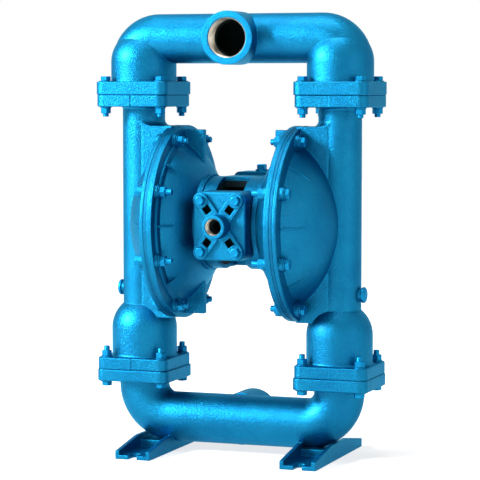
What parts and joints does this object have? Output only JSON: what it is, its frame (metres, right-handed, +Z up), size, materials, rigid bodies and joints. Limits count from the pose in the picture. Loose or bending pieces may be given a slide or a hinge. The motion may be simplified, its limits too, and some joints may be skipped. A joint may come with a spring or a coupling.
{
  "type": "air operated diaphragm pump",
  "caption": "Air operated double diaphragm pump with ball check valves, flanged upper and lower manifolds, pipe thread ports and cast feet.",
  "frame": {"origin": "on the floor under the middle of the pump", "axes": "+X along the diaphragm rod to the right, -Y towards the air inlet and discharge port, +Z up"},
  "size_m": [0.431, 0.294, 0.67],
  "materials": {
    "painted_casting": "metallic blue paint over sand-cast metal",
    "painted_fastener": "metallic blue paint over plated steel",
    "rubber": "moulded black rubber",
    "gasket": "pressed fibre and rubber sheet",
    "bronze": "turned bearing bronze",
    "bare_casting": "bare machined aluminium",
    "machined_steel": "ground steel"
  },
  "bodies": {
    "pump_body": {"outer_chamber_left": "painted_casting", "outer_chamber_right": "painted_casting", "inner_chamber_left": "painted_casting", "inner_chamber_right": "painted_casting", "diaphragm_left": "rubber", "diaphragm_right": "rubber", "valve_end_cap_left": "painted_casting", "valve_end_cap_right": "painted_casting", "side_plug_left": "painted_fastener", "side_plug_right": "painted_fastener", "rim_bolts_left": "painted_fastener", "rim_bolts_right": "painted_fastener", "rim_nuts_left": "painted_fastener", "rim_nuts_right": "painted_fastener", "rim_washers_left": "painted_fastener", "rim_washers_right": "painted_fastener", "rod_bushing_left": "bronze", "rod_bushing_right": "bronze", "plunger_bushing_left": "bronze", "plunger_bushing_right": "bronze", "discharge_manifold": "painted_casting", "suction_manifold": "painted_casting", "intermediate_bracket": "painted_casting", "air_inlet_cap": "painted_casting", "inlet_cap_gasket": "gasket", "inlet_cap_screws": "painted_fastener", "air_valve_body": "painted_casting", "air_valve_gasket": "gasket", "air_valve_bolts": "painted_fastener", "valve_cap_screws": "painted_fastener", "valve_sleeve": "machined_steel", "valve_top_plug": "painted_fastener", "pilot_sleeve": "machined_steel", "rod_seals": "gasket", "plate_bumpers": "rubber", "hub_screws": "machined_steel", "suction_seats": "bare_casting", "discharge_seats": "bare_casting", "seat_gaskets": "gasket", "joint_bolts": "painted_fastener", "joint_nuts": "painted_fastener", "joint_washers": "painted_fastener"},
    "rod_assembly": {"diaphragm_rod": "machined_steel", "inner_plate_left": "bare_casting", "inner_plate_right": "bare_casting", "outer_plate_left": "bare_casting", "outer_plate_right": "bare_casting"},
    "pilot_spool": {"pilot_spool": "machined_steel"},
    "plunger_left": {"plunger_left": "machined_steel"},
    "plunger_right": {"plunger_right": "machined_steel"},
    "valve_spool": {"valve_spool": "machined_steel"},
    "suction_ball_left": {"suction_ball_left": "rubber"},
    "suction_ball_right": {"suction_ball_right": "rubber"},
    "discharge_ball_left": {"discharge_ball_left": "rubber"},
    "discharge_ball_right": {"discharge_ball_right": "rubber"}
  },
  "joints": [
    {"name": "rod_stroke", "type": "slide", "parent": "pump_body", "child": "rod_assembly", "axis": [1, 0, 0], "range_m": [-0.018, 0.018], "deforming": ["diaphragm_left", "diaphragm_right"]},
    {"name": "pilot_shift", "type": "slide", "parent": "pump_body", "child": "pilot_spool", "axis": [1, 0, 0], "range_m": [-0.005, 0.005]},
    {"name": "plunger_left_travel", "type": "slide", "parent": "pump_body", "child": "plunger_left", "axis": [1, 0, 0], "range_m": [-0.005, 0.005]},
    {"name": "plunger_right_travel", "type": "slide", "parent": "pump_body", "child": "plunger_right", "axis": [1, 0, 0], "range_m": [-0.005, 0.005]},
    {"name": "spool_shift", "type": "slide", "parent": "pump_body", "child": "valve_spool", "axis": [1, 0, 0], "range_m": [-0.006, 0.006]},
    {"name": "suction_ball_left_lift", "type": "slide", "parent": "pump_body", "child": "suction_ball_left", "axis": [0, 0, 1], "range_m": [0, 0.016]},
    {"name": "suction_ball_right_lift", "type": "slide", "parent": "pump_body", "child": "suction_ball_right", "axis": [0, 0, 1], "range_m": [0, 0.016]},
    {"name": "discharge_ball_left_lift", "type": "slide", "parent": "pump_body", "child": "discharge_ball_left", "axis": [0, 0, 1], "range_m": [0, 0.016]},
    {"name": "discharge_ball_right_lift", "type": "slide", "parent": "pump_body", "child": "discharge_ball_right", "axis": [0, 0, 1], "range_m": [0, 0.016]}
  ],
  "couplings": [
    {"joint": "pilot_shift", "follows": "rod_stroke", "ratio": 0.2777},
    {"joint": "plunger_left_travel", "follows": "rod_stroke", "ratio": 0.2777},
    {"joint": "plunger_right_travel", "follows": "rod_stroke", "ratio": 0.2777}
  ]
}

+-------+

Your instructions
Write out the full listing, keeping every line exactly as it is.

Expected answer
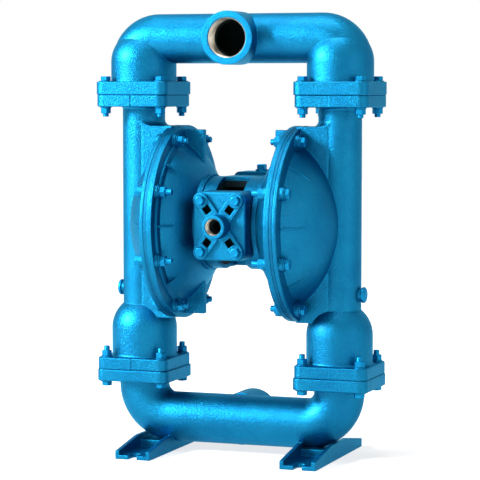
What parts and joints does this object have? Output only JSON: what it is, its frame (metres, right-handed, +Z up), size, materials, rigid bodies and joints. Limits count from the pose in the picture. Loose or bending pieces may be given a slide or a hinge. The motion may be simplified, its limits too, and some joints may be skipped. A joint may come with a spring or a coupling.
{
  "type": "air operated diaphragm pump",
  "caption": "Air operated double diaphragm pump with ball check valves, flanged upper and lower manifolds, pipe thread ports and cast feet.",
  "frame": {"origin": "on the floor under the middle of the pump", "axes": "+X along the diaphragm rod to the right, -Y towards the air inlet and discharge port, +Z up"},
  "size_m": [0.431, 0.294, 0.67],
  "materials": {
    "painted_casting": "metallic blue paint over sand-cast metal",
    "painted_fastener": "metallic blue paint over plated steel",
    "rubber": "moulded black rubber",
    "gasket": "pressed fibre and rubber sheet",
    "bronze": "turned bearing bronze",
    "bare_casting": "bare machined aluminium",
    "machined_steel": "ground steel"
  },
  "bodies": {
    "pump_body": {"outer_chamber_left": "painted_casting", "outer_chamber_right": "painted_casting", "inner_chamber_left": "painted_casting", "inner_chamber_right": "painted_casting", "diaphragm_left": "rubber", "diaphragm_right": "rubber", "valve_end_cap_left": "painted_casting", "valve_end_cap_right": "painted_casting", "side_plug_left": "painted_fastener", "side_plug_right": "painted_fastener", "rim_bolts_left": "painted_fastener", "rim_bolts_right": "painted_fastener", "rim_nuts_left": "painted_fastener", "rim_nuts_right": "painted_fastener", "rim_washers_left": "painted_fastener", "rim_washers_right": "painted_fastener", "rod_bushing_left": "bronze", "rod_bushing_right": "bronze", "plunger_bushing_left": "bronze", "plunger_bushing_right": "bronze", "discharge_manifold": "painted_casting", "suction_manifold": "painted_casting", "intermediate_bracket": "painted_casting", "air_inlet_cap": "painted_casting", "inlet_cap_gasket": "gasket", "inlet_cap_screws": "painted_fastener", "air_valve_body": "painted_casting", "air_valve_gasket": "gasket", "air_valve_bolts": "painted_fastener", "valve_cap_screws": "painted_fastener", "valve_sleeve": "machined_steel", "valve_top_plug": "painted_fastener", "pilot_sleeve": "machined_steel", "rod_seals": "gasket", "plate_bumpers": "rubber", "hub_screws": "machined_steel", "suction_seats": "bare_casting", "discharge_seats": "bare_casting", "seat_gaskets": "gasket", "joint_bolts": "painted_fastener", "joint_nuts": "painted_fastener", "joint_washers": "painted_fastener"},
    "rod_assembly": {"diaphragm_rod": "machined_steel", "inner_plate_left": "bare_casting", "inner_plate_right": "bare_casting", "outer_plate_left": "bare_casting", "outer_plate_right": "bare_casting"},
    "pilot_spool": {"pilot_spool": "machined_steel"},
    "plunger_left": {"plunger_left": "machined_steel"},
    "plunger_right": {"plunger_right": "machined_steel"},
    "valve_spool": {"valve_spool": "machined_steel"},
    "suction_ball_left": {"suction_ball_left": "rubber"},
    "suction_ball_right": {"suction_ball_right": "rubber"},
    "discharge_ball_left": {"discharge_ball_left": "rubber"},
    "discharge_ball_right": {"discharge_ball_right": "rubber"}
  },
  "joints": [
    {"name": "rod_stroke", "type": "slide", "parent": "pump_body", "child": "rod_assembly", "axis": [1, 0, 0], "range_m": [-0.018, 0.018], "deforming": ["diaphragm_left", "diaphragm_right"]},
    {"name": "pilot_shift", "type": "slide", "parent": "pump_body", "child": "pilot_spool", "axis": [1, 0, 0], "range_m": [-0.005, 0.005]},
    {"name": "plunger_left_travel", "type": "slide", "parent": "pump_body", "child": "plunger_left", "axis": [1, 0, 0], "range_m": [-0.005, 0.005]},
    {"name": "plunger_right_travel", "type": "slide", "parent": "pump_body", "child": "plunger_right", "axis": [1, 0, 0], "range_m": [-0.005, 0.005]},
    {"name": "spool_shift", "type": "slide", "parent": "pump_body", "child": "valve_spool", "axis": [1, 0, 0], "range_m": [-0.006, 0.006]},
    {"name": "suction_ball_left_lift", "type": "slide", "parent": "pump_body", "child": "suction_ball_left", "axis": [0, 0, 1], "range_m": [0, 0.016]},
    {"name": "suction_ball_right_lift", "type": "slide", "parent": "pump_body", "child": "suction_ball_right", "axis": [0, 0, 1], "range_m": [0, 0.016]},
    {"name": "discharge_ball_left_lift", "type": "slide", "parent": "pump_body", "child": "discharge_ball_left", "axis": [0, 0, 1], "range_m": [0, 0.016]},
    {"name": "discharge_ball_right_lift", "type": "slide", "parent": "pump_body", "child": "discharge_ball_right", "axis": [0, 0, 1], "range_m": [0, 0.016]}
  ],
  "couplings": [
    {"joint": "pilot_shift", "follows": "rod_stroke", "ratio": 0.2777},
    {"joint": "plunger_left_travel", "follows": "rod_stroke", "ratio": 0.2777},
    {"joint": "plunger_right_travel", "follows": "rod_stroke", "ratio": 0.2777}
  ]
}